Joguemos, enfim, a escada fora, sabendo separar o que é a
estrutura lógica que fornecerá epistemologias, que são de pouco valor ao cidadão
do mundo, e o que é jogo de linguagem e da existência, que muito diz e valora,
só podendo ser objetado por alguma contradição intrínseca que nem dará curto
circuito no caso de autoengano. Por outro lado, as referências tradicionais
(Deus, Ciência, Estado e Leis) batem em nossa cabeça o tempo todo com seu
atiçador de lareira importuno, lembrando-nos de que a civilização cobra seu
preço: o mal-estar dos impulsos necessariamente reprimidos. Sorte de quem age e
se projeta contentemente.

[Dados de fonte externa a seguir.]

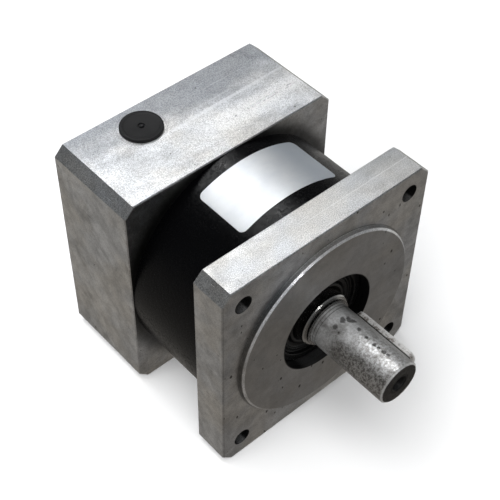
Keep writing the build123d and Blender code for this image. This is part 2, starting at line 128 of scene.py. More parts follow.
class Shading:
    """Node tree of one material: its shader, and short calls for the nodes that feed it."""

    def __init__(self, name, **sockets):
        self.material = bpy.data.materials.new(name)
        self.material.use_nodes = True
        self.tree = self.material.node_tree
        self.shader = self.tree.nodes["Principled BSDF"]
        self.coordinates = self.tree.nodes.new("ShaderNodeTexCoord")
        self.set(**sockets)

    def feed(self, socket, value):
        if isinstance(value, bpy.types.NodeSocket):
            self.tree.links.new(value, socket)
        else:
            socket.default_value = value

    def set(self, **sockets):
        """Shader sockets by name, with _ for a space."""
        for name, value in sockets.items():
            self.feed(self.shader.inputs[name.replace("_", " ")], value)

    def math(self, operation, first, second=0.0, clamp=False):
        node = self.tree.nodes.new("ShaderNodeMath")
        node.operation = operation
        node.use_clamp = clamp
        self.feed(node.inputs[0], first)
        self.feed(node.inputs[1], second)
        return node.outputs[0]

    def times(self, first, *others):
        """Product of two or more values."""
        for other in others:
            first = self.math("MULTIPLY", first, other)
        return first

    def plus(self, first, second):
        return self.math("ADD", first, second)

    def minus(self, first, second):
        return self.math("SUBTRACT", first, second)

    def span(self, value, low, high, to_low=0.0, to_high=1.0):
        """Value from low to high, brought smoothly to another range."""
        node = self.tree.nodes.new("ShaderNodeMapRange")
        node.interpolation_type = "SMOOTHSTEP"
        self.feed(node.inputs["Value"], value)
        for name, number in zip(("From Min", "From Max", "To Min", "To Max"), (low, high, to_low, to_high)):
            node.inputs[name].default_value = number
        return node.outputs["Result"]

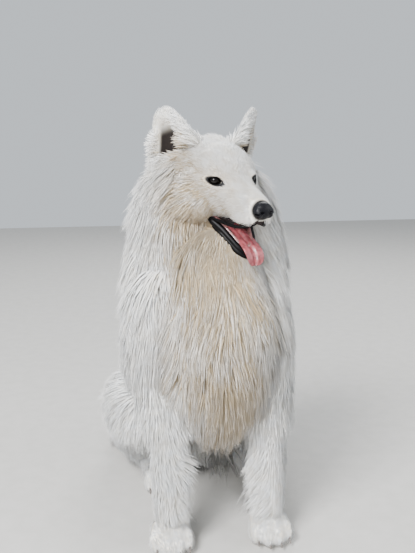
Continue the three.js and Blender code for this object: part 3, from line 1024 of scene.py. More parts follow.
@dataclass
class Skin:
    """The skins of the body and head, which the coat grows on.

    The rounded forms of the head are each a place on the left side and three radii, in mm.
    """

    body_voxel: float = 5.0
    head_voxel: float = 2.4
    ear_voxel: float = 2.0
    flew: tuple = ((14, -54, -46), (15, 28, 17))
    cheek: tuple = ((40, 34, -36), (31, 38, 34))
    brow: tuple = ((24, 18, 13), (18, 17, 12))
    brow_turn: float = 0.4
    below_eye: tuple = ((26, 0, -20), (16, 20, 13))
    lid: float = 3.4  # how far the lids stand over the eyeballs
    socket_gap: float = 0.3
    palate: tuple = ((0, -34, -66), (17, 40, 12))

    def body(self) -> bpy.types.Object:
        """Model the skin of the neck, trunk, legs and tail.

        Returns:
            The skin, in mm, in the modelling frame.
        """
        forms = [piece for limb in BODY for piece in limb.balls()]
        forms += [piece for paw in PAWS for piece in paw.forms()]
        skin = join(forms, "body_skin")
        settle(skin, Matrix.Identity(4))
        remesh(skin, self.body_voxel, 4)
        lift_to_floor(skin)
        return skin

    def head_side(self, sense: int) -> list[bpy.types.Object]:
        """Add the rounded forms on one side of the head.

        Args:
            sense: 1 for the left side, -1 for the right.

        Returns:
            The flew, cheek, brow, lids and the form below the eye.
        """
        lids = ((EYE_X, EYE_Y, 0), (EYE_R + self.lid,) * 3)
        return [
            side_ball(self.flew, sense),
            side_ball(self.cheek, sense),
            side_ball(self.brow, sense, self.brow_turn),
            side_ball(lids, sense),
            side_ball(self.below_eye, sense),
        ]

    def head(self) -> bpy.types.Object:
        """Model the skin of the head, with its ears, lids and open mouth.

        Returns:
            The skin, in mm, in the head's frame.
        """
        forms = [loft(station_rings(SKULL), "skull"), loft(station_rings(JAW), "jaw")]
        forms += [form for _, sense in SIDES for form in self.head_side(sense)]
        skin = join(forms, "head_skin")
        settle(skin, Matrix.Identity(4))
        remesh(skin, self.head_voxel, 6)
        cut(skin, loft(station_rings(MOUTH), "mouth"))
        cut(skin, ball(*self.palate))
        for _, sense in SIDES:
            skin = join([skin, EAR.hollowed(sense)], "head_skin")
        remesh(skin, self.ear_voxel, 2)
        for _, sense in SIDES:
            cut(skin, self.almond(sense))
            socket = (EYE_R + self.socket_gap,) * 3
            cut(skin, ball((sense * EYE_X, EYE_Y, 0), socket, segments=32))
        return skin

    @staticmethod
    def almond(sense: int) -> bpy.types.Object:
        """Add the cutter for the opening between the lids, along the eye's own direction.

        Args:
            sense: 1 for the left eye, -1 for the right.

        Returns:
            The cutter, in the head's frame.
        """
        bpy.ops.mesh.primitive_cylinder_add(vertices=32, radius=1, depth=24)
        cutter = bpy.context.object
        for vertex in cutter.data.vertices:
            vertex.co.y = math.copysign(abs(vertex.co.y) ** ALMOND_POINT, vertex.co.y)
        stand = Matrix.Rotation(math.pi / 2, 4, "X")
        size = Matrix.Diagonal((ALMOND[0], 1, ALMOND[1], 1))
        ahead = Matrix.Translation((0, -EYE_R - 2, 0))
        cutter.data.transform(eye_matrix(sense) @ ahead @ size @ stand)
        return cutter


def eye_matrix(sense: int) -> Matrix:
    """Return the matrix of an eye's opening.

    Args:
        sense: 1 for the left eye, -1 for the right.

    Returns:
        What takes the opening's own frame to the head's.
    """
    place = Matrix.Translation((sense * EYE_X, EYE_Y, 0))
    turn = Matrix.Rotation(sense * EYE_TURN, 4, "Z")
    return place @ turn @ Matrix.Rotation(-sense * ALMOND_RISE, 4, "Y")


def write_markings(obj: bpy.types.Object, in_head: bool) -> None:
    """Write the markings on a skin as attributes.

    Args:
        obj: The skin, in mm.
        in_head: Whether its mesh is in the head's frame.
    """
    points = vertex_array(obj)
    values = {"stain": stain_at(through(HEAD, points) if in_head else points)}
    # ear and mouth carry painted shade: the hollows of the ears and the inside of the mouth
    for key, read in (("bare", bare_at), ("mouth", mouth_at), ("ear", EAR.cup)):
        values[key] = read(points) if in_head else np.zeros(len(points))
    for key, value in values.items():
        write_attribute(obj.data, key, value)


def write_attribute(mesh: bpy.types.Mesh, key: str, values: np.ndarray) -> None:
    """Write one value for each vertex of a mesh.

    Args:
        mesh: The mesh.
        key: The attribute's name.
        values: The values.
    """
    layer = mesh.attributes.new(key, "FLOAT", "POINT")
    layer.data.foreach_set("value", values.astype(np.float32))


def vertex_array(obj: bpy.types.Object) -> np.ndarray:
    """Read the vertices of a mesh object.

    Args:
        obj: The object.

    Returns:
        Its vertices, shaped (n, 3).
    """
    out = np.empty(len(obj.data.vertices) * 3, np.float32)
    obj.data.vertices.foreach_get("co", out)
    return out.reshape(-1, 3).astype(float)


def lift_to_floor(obj: bpy.types.Object) -> None:
    """Lift what hangs below the floor to just above it.

    Args:
        obj: The skin, in mm.
    """
    points = vertex_array(obj)
    points[:, 2] = np.maximum(points[:, 2], SOLE_GAP)
    obj.data.vertices.foreach_set("co", points.astype(np.float32).ravel())
    obj.data.update()


# The coat


@dataclass
class Roots:
    """Where tufts stand on a skin, in mm, in the modelling frame."""

    at: np.ndarray
    normal: np.ndarray

    def only(self, keep: np.ndarray) -> "Roots":
        """Return the roots that a mask keeps."""
        return Roots(self.at[keep], self.normal[keep])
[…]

Ele é compreendido e se compreende, dribla o niilismo
que sai por uma porta e entra por outra, e ainda preenche a sua vida e a dos outros
com sentido. Sentido diverso daquele de até então, empurrado goela abaixo, e
agora arbitrariamente (também consensualmente!) construído, em parte à revelia
dos poderes vigentes, com fins de satisfação cínica. Sem os rigores de
metodologias cartesianas, mas pragmático, o sujeito falará o que o mundo (não
uma cultura isolada) permite pensar e praticar. Por fim, é aconselhável agir
sem hipocrisia, seguindo as regras propostas e acordadas, visto estas possuírem
pretensões universais, para os relacionamentos não descambarem em sofismo:
ética do vale tudo, jogo social bárbaro e sem sentido além de violência
gratuita, acusações ou vandalismo. No mundo e na linguagem está todo o segredo
da realização. Isso é o que minha interpretação confusa conseguiu captar e traduzir
para vocês, meus críticos compreensivos.
§Ś
P.S.: Favor perdoar a miscelânea de perspectivas sem aprofundamento, o castelinho ainda está sendo erguido, e sem a devida minúcia de engenheiro.